Dataset excerpt:

--------------------

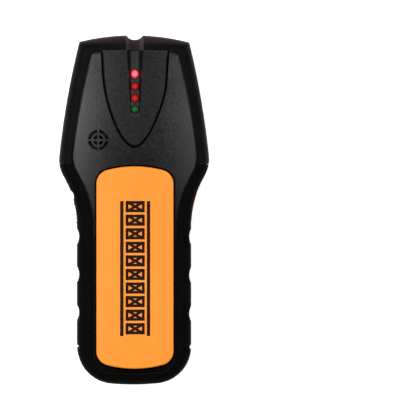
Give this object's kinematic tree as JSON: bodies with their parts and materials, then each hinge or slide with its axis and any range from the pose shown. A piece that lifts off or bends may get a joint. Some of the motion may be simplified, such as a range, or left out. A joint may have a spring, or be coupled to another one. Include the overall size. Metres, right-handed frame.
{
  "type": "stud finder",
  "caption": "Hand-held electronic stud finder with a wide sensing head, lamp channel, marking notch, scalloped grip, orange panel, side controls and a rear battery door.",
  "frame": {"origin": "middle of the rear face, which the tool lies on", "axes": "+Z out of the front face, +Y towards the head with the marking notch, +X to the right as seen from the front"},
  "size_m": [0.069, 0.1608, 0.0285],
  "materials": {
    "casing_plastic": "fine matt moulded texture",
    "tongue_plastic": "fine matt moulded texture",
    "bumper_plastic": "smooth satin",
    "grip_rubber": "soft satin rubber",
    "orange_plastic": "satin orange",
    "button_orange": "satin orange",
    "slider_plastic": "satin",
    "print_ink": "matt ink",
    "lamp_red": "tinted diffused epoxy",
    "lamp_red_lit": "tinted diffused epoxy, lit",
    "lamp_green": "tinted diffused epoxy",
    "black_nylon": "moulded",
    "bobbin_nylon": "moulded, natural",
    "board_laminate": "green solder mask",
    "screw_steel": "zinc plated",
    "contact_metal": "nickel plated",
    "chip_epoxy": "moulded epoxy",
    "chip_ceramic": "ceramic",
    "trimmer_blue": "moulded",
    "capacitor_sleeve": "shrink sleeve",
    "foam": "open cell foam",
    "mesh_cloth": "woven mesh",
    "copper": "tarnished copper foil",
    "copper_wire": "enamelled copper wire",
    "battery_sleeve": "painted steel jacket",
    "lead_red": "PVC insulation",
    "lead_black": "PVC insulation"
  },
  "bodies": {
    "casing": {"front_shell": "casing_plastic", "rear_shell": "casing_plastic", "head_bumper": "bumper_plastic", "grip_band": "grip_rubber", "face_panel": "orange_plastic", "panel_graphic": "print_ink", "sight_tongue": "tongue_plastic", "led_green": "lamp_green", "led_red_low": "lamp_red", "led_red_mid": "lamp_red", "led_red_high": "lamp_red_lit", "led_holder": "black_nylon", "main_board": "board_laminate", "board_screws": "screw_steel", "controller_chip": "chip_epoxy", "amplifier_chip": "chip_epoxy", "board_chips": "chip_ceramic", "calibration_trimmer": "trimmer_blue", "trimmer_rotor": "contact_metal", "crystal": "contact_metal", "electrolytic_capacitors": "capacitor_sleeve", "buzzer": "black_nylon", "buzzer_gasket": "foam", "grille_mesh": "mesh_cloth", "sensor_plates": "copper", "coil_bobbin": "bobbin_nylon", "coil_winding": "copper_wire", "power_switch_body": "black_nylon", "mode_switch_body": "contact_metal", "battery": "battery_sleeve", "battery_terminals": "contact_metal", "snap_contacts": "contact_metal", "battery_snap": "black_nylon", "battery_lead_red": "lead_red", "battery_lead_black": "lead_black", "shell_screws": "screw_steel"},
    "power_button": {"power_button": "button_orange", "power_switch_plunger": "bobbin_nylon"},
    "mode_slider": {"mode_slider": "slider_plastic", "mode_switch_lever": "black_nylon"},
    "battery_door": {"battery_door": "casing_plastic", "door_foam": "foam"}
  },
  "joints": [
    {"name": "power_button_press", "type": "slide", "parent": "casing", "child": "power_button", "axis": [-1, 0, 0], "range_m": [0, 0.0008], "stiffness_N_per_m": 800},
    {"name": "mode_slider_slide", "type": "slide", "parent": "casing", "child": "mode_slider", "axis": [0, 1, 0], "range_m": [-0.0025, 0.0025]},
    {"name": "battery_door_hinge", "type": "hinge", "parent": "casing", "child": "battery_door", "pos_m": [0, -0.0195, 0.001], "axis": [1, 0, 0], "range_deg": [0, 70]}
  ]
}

--------------------

Task requirements: Your task is to print the whole listing again exactly.

Written reply:
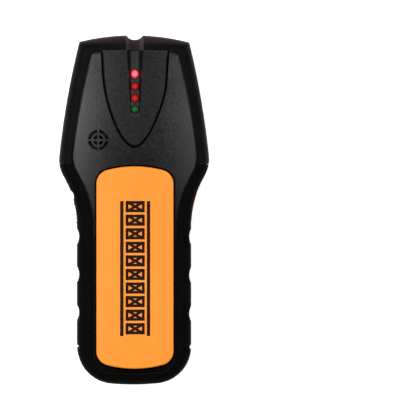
Give this object's kinematic tree as JSON: bodies with their parts and materials, then each hinge or slide with its axis and any range from the pose shown. A piece that lifts off or bends may get a joint. Some of the motion may be simplified, such as a range, or left out. A joint may have a spring, or be coupled to another one. Include the overall size. Metres, right-handed frame.
{
  "type": "stud finder",
  "caption": "Hand-held electronic stud finder with a wide sensing head, lamp channel, marking notch, scalloped grip, orange panel, side controls and a rear battery door.",
  "frame": {"origin": "middle of the rear face, which the tool lies on", "axes": "+Z out of the front face, +Y towards the head with the marking notch, +X to the right as seen from the front"},
  "size_m": [0.069, 0.1608, 0.0285],
  "materials": {
    "casing_plastic": "fine matt moulded texture",
    "tongue_plastic": "fine matt moulded texture",
    "bumper_plastic": "smooth satin",
    "grip_rubber": "soft satin rubber",
    "orange_plastic": "satin orange",
    "button_orange": "satin orange",
    "slider_plastic": "satin",
    "print_ink": "matt ink",
    "lamp_red": "tinted diffused epoxy",
    "lamp_red_lit": "tinted diffused epoxy, lit",
    "lamp_green": "tinted diffused epoxy",
    "black_nylon": "moulded",
    "bobbin_nylon": "moulded, natural",
    "board_laminate": "green solder mask",
    "screw_steel": "zinc plated",
    "contact_metal": "nickel plated",
    "chip_epoxy": "moulded epoxy",
    "chip_ceramic": "ceramic",
    "trimmer_blue": "moulded",
    "capacitor_sleeve": "shrink sleeve",
    "foam": "open cell foam",
    "mesh_cloth": "woven mesh",
    "copper": "tarnished copper foil",
    "copper_wire": "enamelled copper wire",
    "battery_sleeve": "painted steel jacket",
    "lead_red": "PVC insulation",
    "lead_black": "PVC insulation"
  },
  "bodies": {
    "casing": {"front_shell": "casing_plastic", "rear_shell": "casing_plastic", "head_bumper": "bumper_plastic", "grip_band": "grip_rubber", "face_panel": "orange_plastic", "panel_graphic": "print_ink", "sight_tongue": "tongue_plastic", "led_green": "lamp_green", "led_red_low": "lamp_red", "led_red_mid": "lamp_red", "led_red_high": "lamp_red_lit", "led_holder": "black_nylon", "main_board": "board_laminate", "board_screws": "screw_steel", "controller_chip": "chip_epoxy", "amplifier_chip": "chip_epoxy", "board_chips": "chip_ceramic", "calibration_trimmer": "trimmer_blue", "trimmer_rotor": "contact_metal", "crystal": "contact_metal", "electrolytic_capacitors": "capacitor_sleeve", "buzzer": "black_nylon", "buzzer_gasket": "foam", "grille_mesh": "mesh_cloth", "sensor_plates": "copper", "coil_bobbin": "bobbin_nylon", "coil_winding": "copper_wire", "power_switch_body": "black_nylon", "mode_switch_body": "contact_metal", "battery": "battery_sleeve", "battery_terminals": "contact_metal", "snap_contacts": "contact_metal", "battery_snap": "black_nylon", "battery_lead_red": "lead_red", "battery_lead_black": "lead_black", "shell_screws": "screw_steel"},
    "power_button": {"power_button": "button_orange", "power_switch_plunger": "bobbin_nylon"},
    "mode_slider": {"mode_slider": "slider_plastic", "mode_switch_lever": "black_nylon"},
    "battery_door": {"battery_door": "casing_plastic", "door_foam": "foam"}
  },
  "joints": [
    {"name": "power_button_press", "type": "slide", "parent": "casing", "child": "power_button", "axis": [-1, 0, 0], "range_m": [0, 0.0008], "stiffness_N_per_m": 800},
    {"name": "mode_slider_slide", "type": "slide", "parent": "casing", "child": "mode_slider", "axis": [0, 1, 0], "range_m": [-0.0025, 0.0025]},
    {"name": "battery_door_hinge", "type": "hinge", "parent": "casing", "child": "battery_door", "pos_m": [0, -0.0195, 0.001], "axis": [1, 0, 0], "range_deg": [0, 70]}
  ]
}